_TASK STATEMENT_
Begin at the line that contains "inlet_back = rear_panel_back + 2", stop after the line that contains "shown = obj.evaluated_get(depsgraph)", and reproduce only that span, unaltered.

════

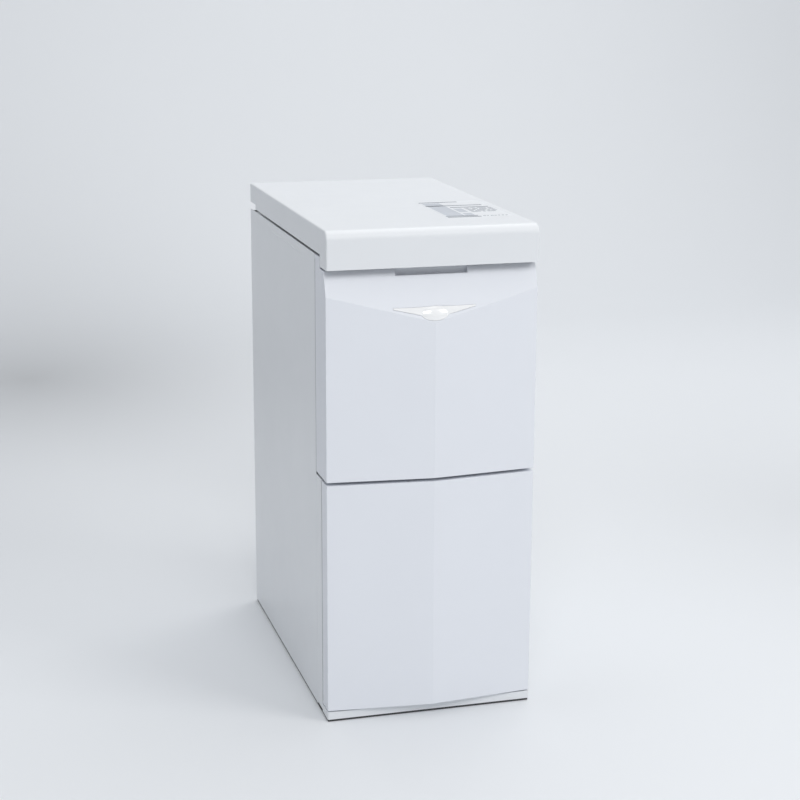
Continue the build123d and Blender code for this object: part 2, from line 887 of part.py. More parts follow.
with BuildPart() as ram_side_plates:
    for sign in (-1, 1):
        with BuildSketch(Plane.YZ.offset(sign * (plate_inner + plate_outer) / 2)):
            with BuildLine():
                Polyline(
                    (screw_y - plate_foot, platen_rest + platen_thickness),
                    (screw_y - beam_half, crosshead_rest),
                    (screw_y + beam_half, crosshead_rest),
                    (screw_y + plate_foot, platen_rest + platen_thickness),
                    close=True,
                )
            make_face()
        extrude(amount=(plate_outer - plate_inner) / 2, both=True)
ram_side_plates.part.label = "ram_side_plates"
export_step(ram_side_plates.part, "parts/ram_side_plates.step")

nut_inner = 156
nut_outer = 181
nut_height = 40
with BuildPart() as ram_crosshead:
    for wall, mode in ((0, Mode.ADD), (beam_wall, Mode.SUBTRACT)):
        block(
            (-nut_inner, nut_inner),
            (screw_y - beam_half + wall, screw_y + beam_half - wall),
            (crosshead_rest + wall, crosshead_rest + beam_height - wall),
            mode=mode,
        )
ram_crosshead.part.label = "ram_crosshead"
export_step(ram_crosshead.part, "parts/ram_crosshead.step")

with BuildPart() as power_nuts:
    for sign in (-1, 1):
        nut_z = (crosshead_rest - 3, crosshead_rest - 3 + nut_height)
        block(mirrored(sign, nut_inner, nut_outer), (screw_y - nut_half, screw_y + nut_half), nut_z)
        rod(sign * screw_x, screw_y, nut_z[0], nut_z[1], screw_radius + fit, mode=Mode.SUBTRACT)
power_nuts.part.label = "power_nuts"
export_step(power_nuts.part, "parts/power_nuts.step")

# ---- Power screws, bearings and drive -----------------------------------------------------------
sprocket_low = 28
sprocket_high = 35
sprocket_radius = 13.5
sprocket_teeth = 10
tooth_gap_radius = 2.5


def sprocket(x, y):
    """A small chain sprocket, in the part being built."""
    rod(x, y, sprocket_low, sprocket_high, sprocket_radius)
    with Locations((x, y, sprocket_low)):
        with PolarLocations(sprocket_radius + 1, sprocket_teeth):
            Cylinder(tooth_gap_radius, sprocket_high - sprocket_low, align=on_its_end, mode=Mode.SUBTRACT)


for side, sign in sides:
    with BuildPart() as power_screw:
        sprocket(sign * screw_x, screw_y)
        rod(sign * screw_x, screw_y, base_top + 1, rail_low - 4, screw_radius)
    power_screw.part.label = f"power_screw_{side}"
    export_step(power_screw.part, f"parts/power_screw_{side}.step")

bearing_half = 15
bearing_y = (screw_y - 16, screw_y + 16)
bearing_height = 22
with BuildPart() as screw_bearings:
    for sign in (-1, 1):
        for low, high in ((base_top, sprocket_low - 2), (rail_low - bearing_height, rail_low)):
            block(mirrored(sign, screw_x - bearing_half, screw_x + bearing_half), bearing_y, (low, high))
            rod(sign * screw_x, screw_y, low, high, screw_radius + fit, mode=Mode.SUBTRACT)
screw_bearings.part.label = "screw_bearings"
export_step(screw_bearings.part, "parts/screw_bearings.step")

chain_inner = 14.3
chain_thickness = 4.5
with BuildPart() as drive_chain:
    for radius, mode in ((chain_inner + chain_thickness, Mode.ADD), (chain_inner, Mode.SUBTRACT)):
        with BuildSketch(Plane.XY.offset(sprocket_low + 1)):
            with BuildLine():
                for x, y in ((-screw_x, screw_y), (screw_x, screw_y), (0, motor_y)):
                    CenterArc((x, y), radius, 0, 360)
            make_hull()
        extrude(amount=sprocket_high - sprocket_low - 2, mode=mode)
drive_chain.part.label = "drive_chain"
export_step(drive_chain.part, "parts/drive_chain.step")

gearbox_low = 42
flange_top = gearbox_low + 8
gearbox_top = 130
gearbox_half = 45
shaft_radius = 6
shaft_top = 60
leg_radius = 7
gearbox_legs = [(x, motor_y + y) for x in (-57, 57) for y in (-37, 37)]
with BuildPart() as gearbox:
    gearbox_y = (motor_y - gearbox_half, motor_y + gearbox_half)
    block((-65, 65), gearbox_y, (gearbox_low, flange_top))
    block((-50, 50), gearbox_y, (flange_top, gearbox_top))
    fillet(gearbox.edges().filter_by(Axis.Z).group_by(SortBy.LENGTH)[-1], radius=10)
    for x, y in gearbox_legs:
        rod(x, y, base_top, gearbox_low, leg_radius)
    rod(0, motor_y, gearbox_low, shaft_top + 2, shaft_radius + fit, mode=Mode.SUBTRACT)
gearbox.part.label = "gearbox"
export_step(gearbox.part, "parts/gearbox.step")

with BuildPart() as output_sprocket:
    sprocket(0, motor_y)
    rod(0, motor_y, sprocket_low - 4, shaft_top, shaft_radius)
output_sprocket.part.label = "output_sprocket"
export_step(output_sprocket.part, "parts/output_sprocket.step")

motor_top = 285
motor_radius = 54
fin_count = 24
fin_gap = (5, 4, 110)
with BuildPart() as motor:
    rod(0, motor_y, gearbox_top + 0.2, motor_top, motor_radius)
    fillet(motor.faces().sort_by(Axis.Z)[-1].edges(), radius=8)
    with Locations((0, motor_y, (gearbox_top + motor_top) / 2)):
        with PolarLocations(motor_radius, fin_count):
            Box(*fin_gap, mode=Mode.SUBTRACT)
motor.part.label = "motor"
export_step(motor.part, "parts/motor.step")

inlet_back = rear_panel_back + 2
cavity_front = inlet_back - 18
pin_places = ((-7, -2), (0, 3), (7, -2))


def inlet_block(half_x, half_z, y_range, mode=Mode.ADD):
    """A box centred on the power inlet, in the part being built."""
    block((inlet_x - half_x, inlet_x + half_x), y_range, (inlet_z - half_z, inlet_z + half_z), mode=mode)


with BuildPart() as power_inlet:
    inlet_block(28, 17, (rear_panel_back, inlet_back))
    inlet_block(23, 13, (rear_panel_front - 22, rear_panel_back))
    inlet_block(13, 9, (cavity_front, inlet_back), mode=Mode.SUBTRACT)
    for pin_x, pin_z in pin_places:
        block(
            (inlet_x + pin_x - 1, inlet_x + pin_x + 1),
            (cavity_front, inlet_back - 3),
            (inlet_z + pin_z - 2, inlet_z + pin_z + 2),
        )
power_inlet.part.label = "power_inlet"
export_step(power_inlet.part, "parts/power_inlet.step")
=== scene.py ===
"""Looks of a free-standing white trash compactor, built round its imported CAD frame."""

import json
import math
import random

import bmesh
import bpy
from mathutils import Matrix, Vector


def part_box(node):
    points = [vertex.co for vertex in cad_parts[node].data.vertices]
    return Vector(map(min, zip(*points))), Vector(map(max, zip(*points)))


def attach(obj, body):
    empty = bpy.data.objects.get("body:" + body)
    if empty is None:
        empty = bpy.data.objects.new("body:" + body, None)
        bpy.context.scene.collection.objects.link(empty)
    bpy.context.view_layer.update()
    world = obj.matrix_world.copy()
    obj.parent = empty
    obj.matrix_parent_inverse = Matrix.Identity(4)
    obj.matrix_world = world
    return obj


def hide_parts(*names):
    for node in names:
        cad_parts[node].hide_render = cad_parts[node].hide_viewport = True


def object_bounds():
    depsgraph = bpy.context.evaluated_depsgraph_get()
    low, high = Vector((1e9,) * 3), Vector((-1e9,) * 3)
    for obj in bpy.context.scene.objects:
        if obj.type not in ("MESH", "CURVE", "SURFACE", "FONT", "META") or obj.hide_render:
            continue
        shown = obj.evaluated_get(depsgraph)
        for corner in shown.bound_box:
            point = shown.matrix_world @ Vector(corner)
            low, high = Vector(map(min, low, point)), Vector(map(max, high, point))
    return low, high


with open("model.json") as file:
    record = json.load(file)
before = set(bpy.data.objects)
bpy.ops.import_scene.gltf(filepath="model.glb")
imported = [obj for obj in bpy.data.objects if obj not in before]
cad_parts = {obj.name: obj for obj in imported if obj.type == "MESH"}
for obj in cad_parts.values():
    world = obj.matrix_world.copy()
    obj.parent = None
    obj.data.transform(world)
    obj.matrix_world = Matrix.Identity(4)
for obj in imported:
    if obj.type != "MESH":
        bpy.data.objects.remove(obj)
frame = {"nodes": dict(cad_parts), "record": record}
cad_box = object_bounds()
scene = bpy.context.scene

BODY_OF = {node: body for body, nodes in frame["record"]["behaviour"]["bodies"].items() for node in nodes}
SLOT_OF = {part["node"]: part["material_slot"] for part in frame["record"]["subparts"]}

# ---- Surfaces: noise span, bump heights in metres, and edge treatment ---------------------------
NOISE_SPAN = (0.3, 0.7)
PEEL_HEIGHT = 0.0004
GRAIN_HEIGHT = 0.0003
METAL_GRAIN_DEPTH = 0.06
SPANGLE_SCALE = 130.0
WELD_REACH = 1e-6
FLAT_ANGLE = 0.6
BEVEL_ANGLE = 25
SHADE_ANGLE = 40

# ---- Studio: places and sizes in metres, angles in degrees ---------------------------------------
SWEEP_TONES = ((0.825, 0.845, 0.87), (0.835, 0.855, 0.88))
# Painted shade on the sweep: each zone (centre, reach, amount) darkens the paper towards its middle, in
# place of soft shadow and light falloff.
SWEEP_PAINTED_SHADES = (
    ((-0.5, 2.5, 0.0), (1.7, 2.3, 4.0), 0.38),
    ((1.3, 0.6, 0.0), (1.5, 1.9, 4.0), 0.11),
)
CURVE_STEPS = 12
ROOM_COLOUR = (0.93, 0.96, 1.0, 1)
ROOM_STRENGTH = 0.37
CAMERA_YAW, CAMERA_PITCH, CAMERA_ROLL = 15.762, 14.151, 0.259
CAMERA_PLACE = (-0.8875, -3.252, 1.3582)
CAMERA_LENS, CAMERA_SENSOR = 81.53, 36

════

_SOLUTION_
inlet_back = rear_panel_back + 2
cavity_front = inlet_back - 18
pin_places = ((-7, -2), (0, 3), (7, -2))


def inlet_block(half_x, half_z, y_range, mode=Mode.ADD):
    """A box centred on the power inlet, in the part being built."""
    block((inlet_x - half_x, inlet_x + half_x), y_range, (inlet_z - half_z, inlet_z + half_z), mode=mode)


with BuildPart() as power_inlet:
    inlet_block(28, 17, (rear_panel_back, inlet_back))
    inlet_block(23, 13, (rear_panel_front - 22, rear_panel_back))
    inlet_block(13, 9, (cavity_front, inlet_back), mode=Mode.SUBTRACT)
    for pin_x, pin_z in pin_places:
        block(
            (inlet_x + pin_x - 1, inlet_x + pin_x + 1),
            (cavity_front, inlet_back - 3),
            (inlet_z + pin_z - 2, inlet_z + pin_z + 2),
        )
power_inlet.part.label = "power_inlet"
export_step(power_inlet.part, "parts/power_inlet.step")
=== scene.py ===
"""Looks of a free-standing white trash compactor, built round its imported CAD frame."""

import json
import math
import random

import bmesh
import bpy
from mathutils import Matrix, Vector


def part_box(node):
    points = [vertex.co for vertex in cad_parts[node].data.vertices]
    return Vector(map(min, zip(*points))), Vector(map(max, zip(*points)))


def attach(obj, body):
    empty = bpy.data.objects.get("body:" + body)
    if empty is None:
        empty = bpy.data.objects.new("body:" + body, None)
        bpy.context.scene.collection.objects.link(empty)
    bpy.context.view_layer.update()
    world = obj.matrix_world.copy()
    obj.parent = empty
    obj.matrix_parent_inverse = Matrix.Identity(4)
    obj.matrix_world = world
    return obj


def hide_parts(*names):
    for node in names:
        cad_parts[node].hide_render = cad_parts[node].hide_viewport = True


def object_bounds():
    depsgraph = bpy.context.evaluated_depsgraph_get()
    low, high = Vector((1e9,) * 3), Vector((-1e9,) * 3)
    for obj in bpy.context.scene.objects:
        if obj.type not in ("MESH", "CURVE", "SURFACE", "FONT", "META") or obj.hide_render:
            continue
        shown = obj.evaluated_get(depsgraph)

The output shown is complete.